## Start

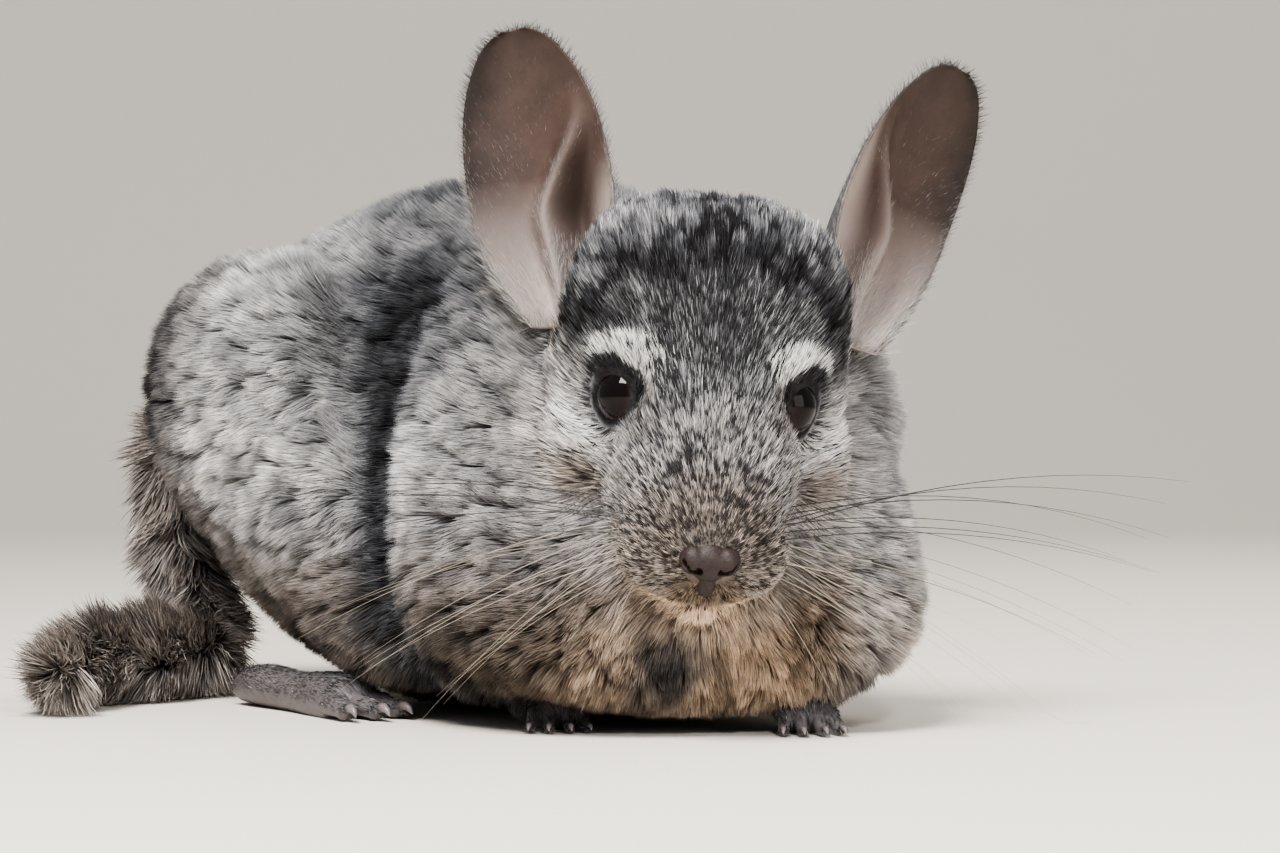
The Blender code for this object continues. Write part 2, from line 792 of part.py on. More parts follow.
def ear_core(side):
    """A thin cupped ear: a broad dish outside, and a fold with a pocket beside the head."""
    columns = 13
    front, behind = [], []
    for row in EAR_ROWS:
        for c in range(columns):
            point = ear_point(row, 2 * c / (columns - 1) - 1, side)
            thick = EAR_THICKNESS * (0.9 + 0.9 * math.sin(math.pi * c / (columns - 1)))
            front.append(point)
            behind.append(point - Vector((0, thick, 0)))
    return sheet("ear", front, behind, len(EAR_ROWS), columns, ear_place(side))


def sheet(name, front, behind, rows, columns, matrix):
    """A thin closed body between two like grids, split into triangles alike on both faces."""
    back = len(front)
    faces = []
    for i in range(rows - 1):
        for c in range(columns - 1):
            a = i * columns + c
            b, d, e = a + 1, a + columns, a + columns + 1
            faces += [(a, b, e), (a, e, d), (back + a, back + e, back + b), (back + a, back + d, back + e)]
    rim = list(range(columns)) + [columns * (i + 1) + columns - 1 for i in range(rows - 1)]
    rim += [columns * (rows - 1) + c for c in range(columns - 2, -1, -1)]
    rim += [columns * i for i in range(rows - 2, 0, -1)]
    for k, a in enumerate(rim):
        b = rim[(k + 1) % len(rim)]
        faces += [(a, back + a, back + b), (a, back + b, b)]
    return mesh_object(name, front + behind, faces, matrix)


def ear_place(side):
    """Places an ear: root on the skull, tip up and outwards, hollow towards the front and the side."""
    if side < 0:
        root, opens = HEAD @ at(-13, -28.0, 2.5), math.radians(54)
        lean_out, lean_back = math.radians(8.8), math.radians(10)
    else:
        root, opens = HEAD @ at(-14, 32.5, 1), math.radians(0)
        lean_out, lean_back = math.radians(21), math.radians(8)
    facing, beside = heading(math.radians(42))
    up = Vector((0, 0, 1)) * math.cos(lean_out) + beside * side * math.sin(lean_out)
    up = (up - facing * math.sin(lean_back)).normalized()
    opening, _ = heading(opens)
    opening = (opening - up * opening.dot(up)).normalized()
    turned = Matrix((opening.cross(up), opening, up)).transposed().to_4x4()
    return Matrix.Translation(root) @ turned


def main():
    clear_scene()
    dice = random.Random(7)
    grey = material("coat grey", FUR_GREY, 0.9)
    dark = material("coat slate", FUR_DARK, 0.9)
    pink = material("ear skin", SKIN_PINK, 0.6)
    black = material("eye", EYE_BLACK, 0.08)
    paw = material("paw skin", PAW_GREY, 0.6)

    head_smooth = head_core()
    neck = neck_core()
    torso = torso_core()
    haunches = {side: haunch_core(side) for side in (1, -1)}
    torso_smooth = copy_of(torso)
    neck_smooth = copy_of(neck)
    haunch_smooth = {side: copy_of(haunches[side]) for side in (1, -1)}

    # Eyes first, since the sockets are cut to them
    eyes = {side: eyeball(side) for side in (1, -1)}

    # Head with its lids, nose, mouth and whiskers
    head = copy_of(head_smooth)
    around_head = surfaces([torso_smooth, neck_smooth, *haunch_smooth.values()])
    additions = [lid_ring(1), lid_ring(-1), nose_pad(), *whiskers(around_head)]
    boolean(head, additions, "UNION")
    boolean(head, [eyeball(1, EYE_RADIUS + GAP), eyeball(-1, EYE_RADIUS + GAP)], "DIFFERENCE")
    boolean(head, [nostril(1), nostril(-1), philtrum(), mouth_line()], "DIFFERENCE")
    finish(head, "head", grey)

    # Ears stand on the head
    for side, word in ((1, "left"), (-1, "right")):
        ear = ear_core(side)
        boolean(ear, grown([head_smooth, neck_smooth, torso_smooth]), "DIFFERENCE")
        finish(ear, f"ear_{word}", pink)
        finish(eyes[side], f"eye_{word}", black)

    # Collar, cut clear of the head
    boolean(neck, coarse([head_smooth]), "DIFFERENCE")
    finish(neck, "neck", grey)

    # Legs
    paws = {
        1: (Vector((-1, -68, 0)) * MM, math.radians(34)),
        -1: (Vector((-32, -30, 0)) * MM, math.radians(38)),
    }
    elbows = {1: Vector((29, -44, 23)) * MM, -1: Vector((-40, -8, 22)) * MM}
    leg_parts = []
    for side, word in ((1, "left"), (-1, "right")):
        place, turn = paws[side]
        way, _ = heading(turn)
        palm, toes = forepaw_core(place, way)
        hand = [palm] + [piece for pair in toes for piece in pair]
        hand_smooth = [copy_of(piece) for piece in hand]
        boolean(palm, hand[1:], "UNION")
        cut_below_floor(palm)
        finish(palm, f"forepaw_{word}", paw)
        arm = foreleg_core(elbows[side], place)
        leg_parts += grown(hand_smooth)
        boolean(arm, grown(hand_smooth) + grown([torso_smooth, haunch_smooth[side]]), "DIFFERENCE")
        remove(hand_smooth)
        cut_below_floor(arm)
        finish(arm, f"foreleg_{word}", dark)

        sole, toes = hind_foot_core(side)
        foot = [sole] + [piece for pair in toes for piece in pair]
        foot_grown = grown(foot)
        boolean(sole, foot[1:], "UNION")
        cut_below_floor(sole)
        finish(sole, f"hind_foot_{word}", paw)
        leg_parts += foot_grown
        own_tree = surfaces([torso_smooth])
        starts = haunch_lock_starts(side, dice)
        thigh_locks = coat_locks(haunch_smooth[side], starts, 27 * MM, 14 * MM, own_tree, dice)
        leg_parts += grown(thigh_locks)
        boolean(haunches[side], thigh_locks, "UNION")
        boolean(haunches[side], [copy_of(p) for p in foot_grown], "DIFFERENCE")
        cut_below_floor(haunches[side])
        finish(haunches[side], f"haunch_{word}", grey)

    # Tail in two lengths, with its brush
    tail_root, tail_tip = tail_core(0, 5, "tail_root"), tail_core(5, 9, "tail_tip")
    body = [torso_smooth] + list(haunch_smooth.values())
    around_root = surfaces(body + [tail_tip])
    root_locks = tail_locks(2, 8, around_root, dice)
    around_tip = surfaces(body)
    tip_locks = tail_locks(11, 19, around_tip, dice)
    tip_grown = grown([tail_tip] + tip_locks)
    boolean(tail_tip, tip_locks, "UNION")
    boolean(tail_root, root_locks, "UNION")
    boolean(tail_root, tip_grown + grown(body), "DIFFERENCE")
    for piece in (tail_root, tail_tip):
        cut_below_floor(piece)
    finish(tail_root, "tail_root", dark)
    finish(tail_tip, "tail_tip", dark)

    # Torso last, cut clear of the collar, the head, the haunches and the feet
    ears_and_tail = [bpy.data.objects[name] for name in ("ear_left", "ear_right", "tail_root")]
    around_torso = surfaces([head_smooth] + ears_and_tail)
    starts = torso_lock_starts(dice)
    torso_locks = coat_locks(torso_smooth, starts, 29 * MM, 15 * MM, around_torso, dice)
    boolean(torso, torso_locks, "UNION")
    cutters = coarse([head_smooth], 0.34) + grown([neck_smooth]) + leg_parts
    cutters += coarse(list(haunch_smooth.values()), 0.75, 0.75 * MM)
    boolean(torso, cutters, "DIFFERENCE")
    cut_below_floor(torso)
    finish(torso, "torso", grey)
    remove([head_smooth, torso_smooth, neck_smooth] + list(haunch_smooth.values()))


main()
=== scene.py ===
"""A crouching chinchilla at life size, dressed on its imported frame.

One skin carries a coat of fine tufts. Eyes, claws and whiskers are pieces of their own.
Sizes are in metres, and in millimetres where a name or a comment says so.
"""

import math

import bmesh
import bpy
import numpy as np
from bpy.props import FloatProperty, FloatVectorProperty, IntProperty, PointerProperty
from bpy.types import Operator, Panel, PropertyGroup
from mathutils import Matrix, Vector
from mathutils.bvhtree import BVHTree
from mathutils.kdtree import KDTree


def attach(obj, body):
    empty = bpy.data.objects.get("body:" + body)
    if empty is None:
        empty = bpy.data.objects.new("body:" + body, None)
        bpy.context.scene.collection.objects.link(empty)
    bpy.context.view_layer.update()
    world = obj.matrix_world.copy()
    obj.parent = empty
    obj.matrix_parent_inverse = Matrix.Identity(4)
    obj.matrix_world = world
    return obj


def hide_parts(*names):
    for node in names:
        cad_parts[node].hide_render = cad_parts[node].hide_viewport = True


bl_info = {
    "name": "Chinchilla",
    "version": (1, 0, 0),
    "blender": (4, 5, 0),
    "location": "View3D > Sidebar > Chinchilla",
    "description": "Skin, coat, eyes and whiskers of a crouching chinchilla",
    "category": "Add Mesh",
}

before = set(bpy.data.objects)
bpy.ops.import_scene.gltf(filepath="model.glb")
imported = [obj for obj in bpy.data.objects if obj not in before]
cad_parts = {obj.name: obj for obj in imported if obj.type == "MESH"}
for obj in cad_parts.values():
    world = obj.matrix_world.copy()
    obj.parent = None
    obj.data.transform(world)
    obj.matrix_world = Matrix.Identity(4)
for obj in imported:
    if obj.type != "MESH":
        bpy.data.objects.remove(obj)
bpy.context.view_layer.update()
MM = 0.001
RNG_SEED = 21

# Head: the point midway between the eyes, and how the head turns, nods and leans
EYES_X, EYES_Y, EYES_Z = -24.7, -65.9, 64.2
HEAD_TURN = math.radians(35.0)
HEAD_NOD = math.radians(38.0)
HEAD_LEAN = math.radians(3.8)
EYE_AHEAD, EYE_HALF_SPREAD, EYE_ABOVE = 12.0, 15.2, 4.0
EYE_SET_BACK = 1.5
EYE_LOOKS_ASIDE = math.radians(54)

# Ears: length and greatest width in millimetres
EAR_LENGTH, EAR_WIDTH = 60.0, 29.5

UP = Vector((0, 0, 1))

# Voxels of the fused forms in millimetres
BODY_VOXEL, NOSE_VOXEL, NOSE_FINE_VOXEL, FOOT_VOXEL = 0.9, 0.36, 0.26, 0.45


def heading(angle):
    """(forward, left) for a heading turned from -Y towards -X."""
    sine, cosine = math.sin(angle), math.cos(angle)
    return Vector((-sine, -cosine, 0)), Vector((cosine, -sine, 0))


def head_frame():
    """The head's own axes: +X to the nose, +Y to the animal's left, +Z through the crown."""
    forward, left = heading(HEAD_TURN)
    nose = forward * math.cos(HEAD_NOD) - UP * math.sin(HEAD_NOD)
    crown = forward * math.sin(HEAD_NOD) + UP * math.cos(HEAD_NOD)
    lean = Matrix.Rotation(-HEAD_LEAN, 3, forward)
    axes = [lean @ nose, lean @ left, lean @ crown]
    eyes = Vector((EYES_X, EYES_Y, EYES_Z)) * MM
    middle = eyes - axes[0] * EYE_AHEAD * MM - axes[2] * EYE_ABOVE * MM
    return Matrix.Translation(middle) @ Matrix(axes).transposed().to_4x4()


HEAD = head_frame()
HEAD_TURNED = np.array(HEAD.to_3x3())
HEAD_MIDDLE = np.array(HEAD.translation)


def at(ahead, left, above):
    """A point in the head's own axes, given in millimetres."""
    return Vector((ahead, left, above)) * MM


def to_head(points):
    """Points as (ahead, left, above) in millimetres from the middle of the head."""
    return (points - HEAD_MIDDLE) @ HEAD_TURNED / MM


def eye_centre(side):
    return HEAD @ at(EYE_AHEAD - EYE_SET_BACK, side * EYE_HALF_SPREAD, EYE_ABOVE)


def eye_outlook(side):
    """The way the eye looks: well to the side, level with the floor."""
    forward, left = heading(HEAD_TURN)
    lean = Matrix.Rotation(-HEAD_LEAN, 3, forward)
    way = forward * math.cos(EYE_LOOKS_ASIDE) + left * side * math.sin(EYE_LOOKS_ASIDE)
    return (lean @ way).normalized()


# Meshes

def mesh_object(name, points, faces, matrix=None):
    mesh = bpy.data.meshes.new(name)
    mesh.from_pydata([tuple(p) for p in points], [], faces)
    if matrix is not None:
        mesh.transform(matrix)
    tidy = bmesh.new()
    tidy.from_mesh(mesh)
    bmesh.ops.recalc_face_normals(tidy, faces=tidy.faces)
    tidy.to_mesh(mesh)
    tidy.free()
    obj = bpy.data.objects.new(name, mesh)
    bpy.context.scene.collection.objects.link(obj)
    return obj


def remove(objects):
    for obj in objects:
        bpy.data.objects.remove(obj, do_unlink=True)


def bake_modifiers(obj):
    """Replaces the mesh by what its modifiers make of it."""
    graph = bpy.context.evaluated_depsgraph_get()
    graph.update()
    made = bpy.data.meshes.new_from_object(obj.evaluated_get(graph))
    obj.modifiers.clear()
    obj.data = made
    return obj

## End

Short task >> Everything from the first line through the line containing "len(EAR_ROWS), columns, ear_place(side))" should be quoted exactly, and nothing beyond it.

Written answer >>
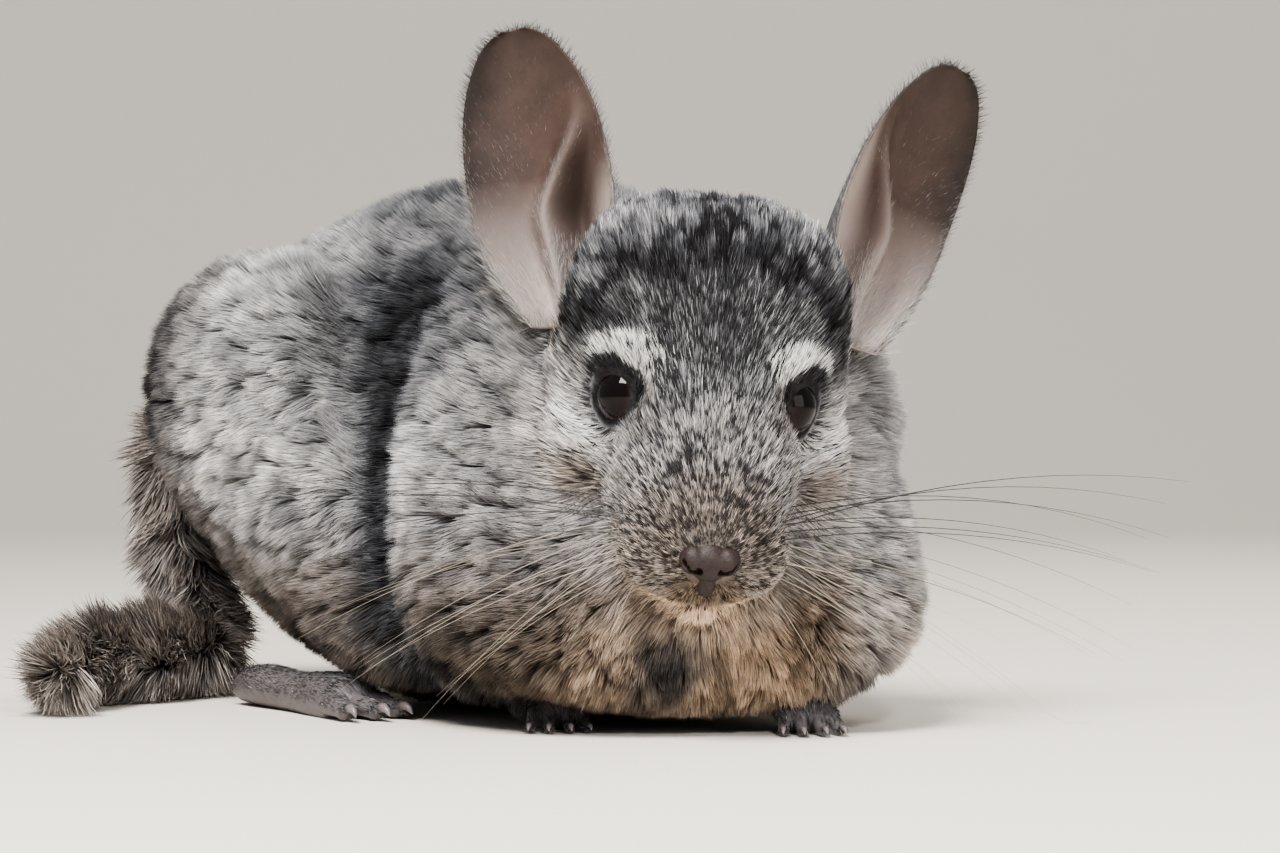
The Blender code for this object continues. Write part 2, from line 792 of part.py on. More parts follow.
def ear_core(side):
    """A thin cupped ear: a broad dish outside, and a fold with a pocket beside the head."""
    columns = 13
    front, behind = [], []
    for row in EAR_ROWS:
        for c in range(columns):
            point = ear_point(row, 2 * c / (columns - 1) - 1, side)
            thick = EAR_THICKNESS * (0.9 + 0.9 * math.sin(math.pi * c / (columns - 1)))
            front.append(point)
            behind.append(point - Vector((0, thick, 0)))
    return sheet("ear", front, behind, len(EAR_ROWS), columns, ear_place(side))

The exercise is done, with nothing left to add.